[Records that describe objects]
'''

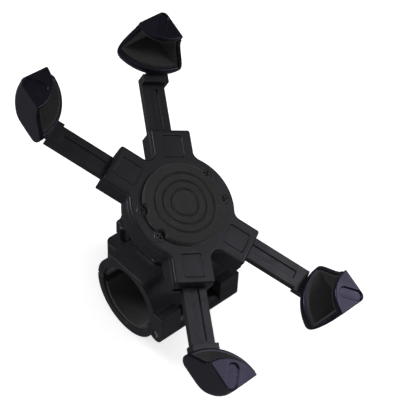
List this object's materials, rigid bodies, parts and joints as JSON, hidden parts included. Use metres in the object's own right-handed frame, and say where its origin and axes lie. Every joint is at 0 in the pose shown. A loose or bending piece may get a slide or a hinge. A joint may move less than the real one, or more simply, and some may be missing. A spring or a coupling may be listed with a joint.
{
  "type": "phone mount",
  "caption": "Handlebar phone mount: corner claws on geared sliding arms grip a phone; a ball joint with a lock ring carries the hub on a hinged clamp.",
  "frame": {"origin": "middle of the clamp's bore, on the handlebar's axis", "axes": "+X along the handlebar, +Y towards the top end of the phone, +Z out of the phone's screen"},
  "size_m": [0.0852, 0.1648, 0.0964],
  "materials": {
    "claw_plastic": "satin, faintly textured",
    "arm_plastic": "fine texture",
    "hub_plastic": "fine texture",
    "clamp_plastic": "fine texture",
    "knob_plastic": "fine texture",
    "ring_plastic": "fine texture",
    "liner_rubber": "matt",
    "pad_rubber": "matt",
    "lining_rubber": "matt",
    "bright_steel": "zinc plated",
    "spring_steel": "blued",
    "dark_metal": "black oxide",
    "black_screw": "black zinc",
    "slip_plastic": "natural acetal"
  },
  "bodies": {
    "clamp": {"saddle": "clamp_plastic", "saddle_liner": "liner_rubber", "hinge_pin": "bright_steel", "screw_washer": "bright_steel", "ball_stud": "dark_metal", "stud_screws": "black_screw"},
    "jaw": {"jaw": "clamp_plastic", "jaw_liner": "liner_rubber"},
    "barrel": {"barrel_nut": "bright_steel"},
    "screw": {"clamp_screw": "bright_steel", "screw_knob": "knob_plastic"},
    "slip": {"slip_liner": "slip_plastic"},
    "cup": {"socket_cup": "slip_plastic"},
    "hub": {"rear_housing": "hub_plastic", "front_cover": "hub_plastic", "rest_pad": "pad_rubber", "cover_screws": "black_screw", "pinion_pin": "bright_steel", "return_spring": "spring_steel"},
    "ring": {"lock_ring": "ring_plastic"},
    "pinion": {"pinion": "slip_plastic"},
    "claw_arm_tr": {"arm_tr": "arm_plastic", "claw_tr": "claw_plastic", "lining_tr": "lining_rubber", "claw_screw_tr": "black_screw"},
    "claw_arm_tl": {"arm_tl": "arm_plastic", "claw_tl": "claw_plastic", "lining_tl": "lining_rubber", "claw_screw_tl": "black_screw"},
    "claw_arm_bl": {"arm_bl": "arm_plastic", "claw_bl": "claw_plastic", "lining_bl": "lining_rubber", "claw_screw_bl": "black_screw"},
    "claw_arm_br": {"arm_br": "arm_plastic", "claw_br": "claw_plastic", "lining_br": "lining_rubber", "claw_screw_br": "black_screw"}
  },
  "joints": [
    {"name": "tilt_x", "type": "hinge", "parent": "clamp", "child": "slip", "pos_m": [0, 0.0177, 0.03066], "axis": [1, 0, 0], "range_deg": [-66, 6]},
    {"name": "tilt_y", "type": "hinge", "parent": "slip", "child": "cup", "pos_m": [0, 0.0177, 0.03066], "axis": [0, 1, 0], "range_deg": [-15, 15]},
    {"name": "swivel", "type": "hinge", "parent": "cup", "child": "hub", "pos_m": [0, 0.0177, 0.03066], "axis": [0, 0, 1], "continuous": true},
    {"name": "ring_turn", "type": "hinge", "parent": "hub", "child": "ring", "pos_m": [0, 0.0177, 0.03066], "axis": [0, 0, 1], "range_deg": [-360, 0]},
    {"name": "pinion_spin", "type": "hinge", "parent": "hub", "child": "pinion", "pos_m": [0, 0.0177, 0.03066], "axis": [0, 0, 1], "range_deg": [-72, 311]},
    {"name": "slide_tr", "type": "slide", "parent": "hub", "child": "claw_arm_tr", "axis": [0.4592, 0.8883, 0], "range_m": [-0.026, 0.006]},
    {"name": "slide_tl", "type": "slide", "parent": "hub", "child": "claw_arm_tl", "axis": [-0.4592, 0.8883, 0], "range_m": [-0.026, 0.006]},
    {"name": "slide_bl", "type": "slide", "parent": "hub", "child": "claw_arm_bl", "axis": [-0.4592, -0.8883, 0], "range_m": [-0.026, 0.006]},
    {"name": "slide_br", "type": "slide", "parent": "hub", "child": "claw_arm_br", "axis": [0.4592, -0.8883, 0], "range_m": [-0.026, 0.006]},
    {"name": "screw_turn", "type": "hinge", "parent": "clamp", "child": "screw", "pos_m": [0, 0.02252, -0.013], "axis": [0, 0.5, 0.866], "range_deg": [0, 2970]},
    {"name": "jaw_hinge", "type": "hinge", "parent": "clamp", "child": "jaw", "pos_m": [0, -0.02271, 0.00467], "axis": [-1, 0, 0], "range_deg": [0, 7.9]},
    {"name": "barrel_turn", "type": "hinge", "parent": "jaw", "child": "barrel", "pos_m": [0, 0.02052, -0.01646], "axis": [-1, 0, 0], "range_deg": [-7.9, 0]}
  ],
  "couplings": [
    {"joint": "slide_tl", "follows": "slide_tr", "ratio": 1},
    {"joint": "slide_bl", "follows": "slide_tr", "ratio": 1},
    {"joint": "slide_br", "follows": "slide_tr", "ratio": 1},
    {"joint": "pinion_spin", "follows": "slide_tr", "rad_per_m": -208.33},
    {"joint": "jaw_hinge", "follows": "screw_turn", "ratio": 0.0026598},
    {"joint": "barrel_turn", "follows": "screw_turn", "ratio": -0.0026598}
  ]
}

'''
'''

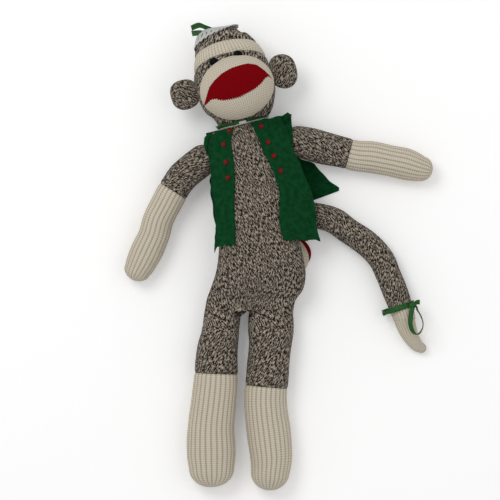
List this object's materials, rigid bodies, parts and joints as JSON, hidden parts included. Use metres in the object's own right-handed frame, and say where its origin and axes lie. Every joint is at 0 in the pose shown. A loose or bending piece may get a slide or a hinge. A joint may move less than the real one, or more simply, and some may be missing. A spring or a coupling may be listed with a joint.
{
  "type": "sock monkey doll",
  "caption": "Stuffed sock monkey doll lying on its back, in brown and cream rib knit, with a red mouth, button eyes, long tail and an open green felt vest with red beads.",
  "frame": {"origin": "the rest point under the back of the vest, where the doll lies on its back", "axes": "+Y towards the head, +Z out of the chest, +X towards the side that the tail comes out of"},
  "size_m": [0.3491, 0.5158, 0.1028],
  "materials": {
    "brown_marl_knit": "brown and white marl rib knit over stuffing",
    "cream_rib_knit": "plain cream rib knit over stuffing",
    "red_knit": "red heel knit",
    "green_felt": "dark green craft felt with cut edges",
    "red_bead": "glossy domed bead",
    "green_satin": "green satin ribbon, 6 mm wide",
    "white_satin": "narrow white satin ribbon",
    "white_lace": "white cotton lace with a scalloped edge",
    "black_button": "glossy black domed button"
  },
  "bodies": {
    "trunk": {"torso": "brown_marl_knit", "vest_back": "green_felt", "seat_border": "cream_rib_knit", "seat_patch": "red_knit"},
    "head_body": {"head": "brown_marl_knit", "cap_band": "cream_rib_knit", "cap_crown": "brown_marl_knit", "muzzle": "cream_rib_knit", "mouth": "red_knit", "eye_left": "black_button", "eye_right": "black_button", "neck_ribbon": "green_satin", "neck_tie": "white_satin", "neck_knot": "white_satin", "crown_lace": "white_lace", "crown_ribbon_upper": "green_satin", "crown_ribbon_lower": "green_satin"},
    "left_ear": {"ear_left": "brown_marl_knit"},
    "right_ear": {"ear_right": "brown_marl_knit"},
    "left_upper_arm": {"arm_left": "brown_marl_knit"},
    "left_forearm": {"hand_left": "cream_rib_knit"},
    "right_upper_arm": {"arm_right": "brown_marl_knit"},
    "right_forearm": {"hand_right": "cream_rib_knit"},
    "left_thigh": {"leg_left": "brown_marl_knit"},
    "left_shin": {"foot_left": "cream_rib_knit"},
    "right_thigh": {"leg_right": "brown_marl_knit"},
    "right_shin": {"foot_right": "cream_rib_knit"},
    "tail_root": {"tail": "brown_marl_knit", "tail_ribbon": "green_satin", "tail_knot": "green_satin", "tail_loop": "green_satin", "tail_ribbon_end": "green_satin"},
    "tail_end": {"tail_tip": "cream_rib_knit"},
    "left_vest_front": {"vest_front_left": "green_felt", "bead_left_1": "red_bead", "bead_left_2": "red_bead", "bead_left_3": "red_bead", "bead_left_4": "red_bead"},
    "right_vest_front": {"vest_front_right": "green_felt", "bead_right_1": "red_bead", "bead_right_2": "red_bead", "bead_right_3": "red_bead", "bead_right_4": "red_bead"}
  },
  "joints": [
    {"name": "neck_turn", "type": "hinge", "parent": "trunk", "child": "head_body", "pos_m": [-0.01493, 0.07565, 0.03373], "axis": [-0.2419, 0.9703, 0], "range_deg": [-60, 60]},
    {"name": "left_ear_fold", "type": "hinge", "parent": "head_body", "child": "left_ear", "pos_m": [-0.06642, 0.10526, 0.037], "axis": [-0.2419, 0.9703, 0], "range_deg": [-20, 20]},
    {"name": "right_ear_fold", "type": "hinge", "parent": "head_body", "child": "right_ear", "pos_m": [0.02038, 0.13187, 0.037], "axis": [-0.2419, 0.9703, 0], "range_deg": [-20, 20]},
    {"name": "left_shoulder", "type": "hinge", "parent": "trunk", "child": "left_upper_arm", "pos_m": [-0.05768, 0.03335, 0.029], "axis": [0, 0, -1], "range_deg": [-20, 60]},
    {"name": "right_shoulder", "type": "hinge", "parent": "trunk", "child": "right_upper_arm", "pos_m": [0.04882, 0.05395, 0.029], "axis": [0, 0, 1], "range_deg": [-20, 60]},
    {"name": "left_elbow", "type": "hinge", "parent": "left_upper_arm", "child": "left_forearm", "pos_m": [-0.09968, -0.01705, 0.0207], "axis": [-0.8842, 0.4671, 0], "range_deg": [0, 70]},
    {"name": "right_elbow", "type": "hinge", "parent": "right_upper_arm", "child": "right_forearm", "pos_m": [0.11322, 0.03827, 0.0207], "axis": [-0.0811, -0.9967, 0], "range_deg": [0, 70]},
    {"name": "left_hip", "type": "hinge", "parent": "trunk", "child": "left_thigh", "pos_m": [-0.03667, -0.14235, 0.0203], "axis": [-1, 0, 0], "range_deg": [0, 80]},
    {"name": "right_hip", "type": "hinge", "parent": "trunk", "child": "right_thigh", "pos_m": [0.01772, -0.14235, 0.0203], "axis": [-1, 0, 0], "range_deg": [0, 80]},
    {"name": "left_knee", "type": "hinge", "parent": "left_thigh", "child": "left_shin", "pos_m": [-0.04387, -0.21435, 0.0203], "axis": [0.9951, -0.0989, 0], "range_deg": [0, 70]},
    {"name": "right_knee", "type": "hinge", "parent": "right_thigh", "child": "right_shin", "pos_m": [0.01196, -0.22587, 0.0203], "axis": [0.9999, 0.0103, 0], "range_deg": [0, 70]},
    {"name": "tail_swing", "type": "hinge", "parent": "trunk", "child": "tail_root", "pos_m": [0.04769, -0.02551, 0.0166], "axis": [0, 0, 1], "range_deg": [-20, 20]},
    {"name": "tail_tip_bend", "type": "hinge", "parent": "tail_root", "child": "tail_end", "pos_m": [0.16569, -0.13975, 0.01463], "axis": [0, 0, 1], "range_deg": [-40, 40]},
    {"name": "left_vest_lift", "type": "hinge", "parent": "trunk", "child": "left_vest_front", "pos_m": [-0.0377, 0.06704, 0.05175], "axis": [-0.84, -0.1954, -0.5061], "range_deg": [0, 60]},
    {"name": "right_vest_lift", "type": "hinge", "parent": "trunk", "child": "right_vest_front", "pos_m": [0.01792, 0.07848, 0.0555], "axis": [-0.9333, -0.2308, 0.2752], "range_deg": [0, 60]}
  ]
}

'''
'''

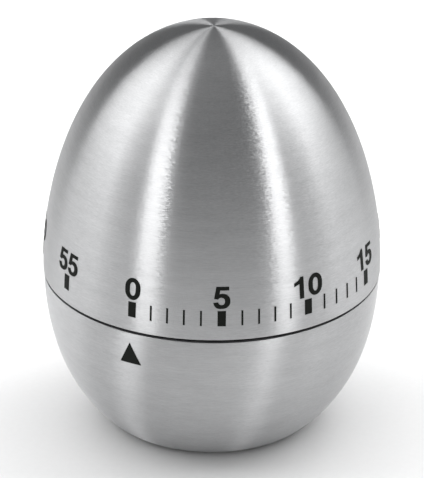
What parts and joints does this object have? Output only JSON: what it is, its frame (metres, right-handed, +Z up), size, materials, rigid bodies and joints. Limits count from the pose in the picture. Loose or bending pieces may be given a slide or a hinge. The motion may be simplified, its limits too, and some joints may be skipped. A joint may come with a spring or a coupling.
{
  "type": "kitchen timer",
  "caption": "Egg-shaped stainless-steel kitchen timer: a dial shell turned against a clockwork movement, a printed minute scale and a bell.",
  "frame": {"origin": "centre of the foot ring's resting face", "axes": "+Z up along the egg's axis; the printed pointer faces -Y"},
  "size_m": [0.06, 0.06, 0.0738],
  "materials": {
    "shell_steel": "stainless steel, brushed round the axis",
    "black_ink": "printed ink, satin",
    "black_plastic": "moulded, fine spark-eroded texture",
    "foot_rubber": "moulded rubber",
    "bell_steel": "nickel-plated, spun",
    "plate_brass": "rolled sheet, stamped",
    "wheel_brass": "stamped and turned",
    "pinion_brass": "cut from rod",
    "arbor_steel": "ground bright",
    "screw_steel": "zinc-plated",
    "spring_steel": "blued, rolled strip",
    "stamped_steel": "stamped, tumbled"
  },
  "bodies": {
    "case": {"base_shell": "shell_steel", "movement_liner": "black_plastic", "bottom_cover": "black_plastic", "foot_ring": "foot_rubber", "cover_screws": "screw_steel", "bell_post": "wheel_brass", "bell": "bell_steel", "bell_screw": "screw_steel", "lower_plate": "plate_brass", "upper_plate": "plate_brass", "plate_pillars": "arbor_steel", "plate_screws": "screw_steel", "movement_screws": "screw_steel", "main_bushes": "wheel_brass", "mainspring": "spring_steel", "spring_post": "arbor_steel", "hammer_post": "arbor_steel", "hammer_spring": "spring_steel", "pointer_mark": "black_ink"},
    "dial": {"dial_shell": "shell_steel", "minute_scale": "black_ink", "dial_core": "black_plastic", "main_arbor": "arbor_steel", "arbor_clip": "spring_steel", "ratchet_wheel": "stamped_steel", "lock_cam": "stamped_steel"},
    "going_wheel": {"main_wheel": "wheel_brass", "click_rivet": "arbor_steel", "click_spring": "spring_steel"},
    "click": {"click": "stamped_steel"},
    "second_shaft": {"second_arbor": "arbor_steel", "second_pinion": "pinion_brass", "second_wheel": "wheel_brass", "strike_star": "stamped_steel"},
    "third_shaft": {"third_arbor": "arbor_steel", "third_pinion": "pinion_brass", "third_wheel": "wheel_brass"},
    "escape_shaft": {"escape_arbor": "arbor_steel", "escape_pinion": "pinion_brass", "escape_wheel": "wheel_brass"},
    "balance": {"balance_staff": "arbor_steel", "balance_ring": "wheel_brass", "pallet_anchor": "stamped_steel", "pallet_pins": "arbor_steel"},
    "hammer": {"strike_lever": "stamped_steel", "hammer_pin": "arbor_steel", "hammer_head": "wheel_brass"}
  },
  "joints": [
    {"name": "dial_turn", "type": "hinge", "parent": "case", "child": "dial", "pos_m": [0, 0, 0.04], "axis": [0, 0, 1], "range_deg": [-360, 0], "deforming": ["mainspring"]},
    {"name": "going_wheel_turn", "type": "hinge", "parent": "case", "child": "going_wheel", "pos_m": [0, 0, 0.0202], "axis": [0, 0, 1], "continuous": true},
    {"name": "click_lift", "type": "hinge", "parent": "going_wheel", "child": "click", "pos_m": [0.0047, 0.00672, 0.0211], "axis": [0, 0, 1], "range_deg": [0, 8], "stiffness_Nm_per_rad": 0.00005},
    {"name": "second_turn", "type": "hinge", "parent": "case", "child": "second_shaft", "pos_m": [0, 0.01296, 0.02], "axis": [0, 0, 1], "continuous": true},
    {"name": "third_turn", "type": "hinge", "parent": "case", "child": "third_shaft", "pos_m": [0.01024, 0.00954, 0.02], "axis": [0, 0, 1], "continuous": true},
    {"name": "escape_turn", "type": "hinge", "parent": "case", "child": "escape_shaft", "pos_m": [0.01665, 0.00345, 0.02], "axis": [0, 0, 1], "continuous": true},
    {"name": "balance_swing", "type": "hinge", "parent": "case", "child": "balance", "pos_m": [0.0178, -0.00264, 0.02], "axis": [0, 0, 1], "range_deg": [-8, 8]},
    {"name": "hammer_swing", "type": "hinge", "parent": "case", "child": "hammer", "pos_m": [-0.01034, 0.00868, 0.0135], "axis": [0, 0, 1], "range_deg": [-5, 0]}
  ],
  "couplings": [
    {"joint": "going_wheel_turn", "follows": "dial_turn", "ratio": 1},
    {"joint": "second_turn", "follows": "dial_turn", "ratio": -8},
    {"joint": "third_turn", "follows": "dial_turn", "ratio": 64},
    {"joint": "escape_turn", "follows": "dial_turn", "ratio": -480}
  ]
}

'''

_Exercise instructions_. Gather each line in the entries above where the string "from" is found.

_Result below_.
What parts and joints does this object have? Output only JSON: what it is, its frame (metres, right-handed, +Z up), size, materials, rigid bodies and joints. Limits count from the pose in the picture. Loose or bending pieces may be given a slide or a hinge. The motion may be simplified, its limits too, and some joints may be skipped. A joint may come with a spring or a coupling.
    "pinion_brass": "cut from rod",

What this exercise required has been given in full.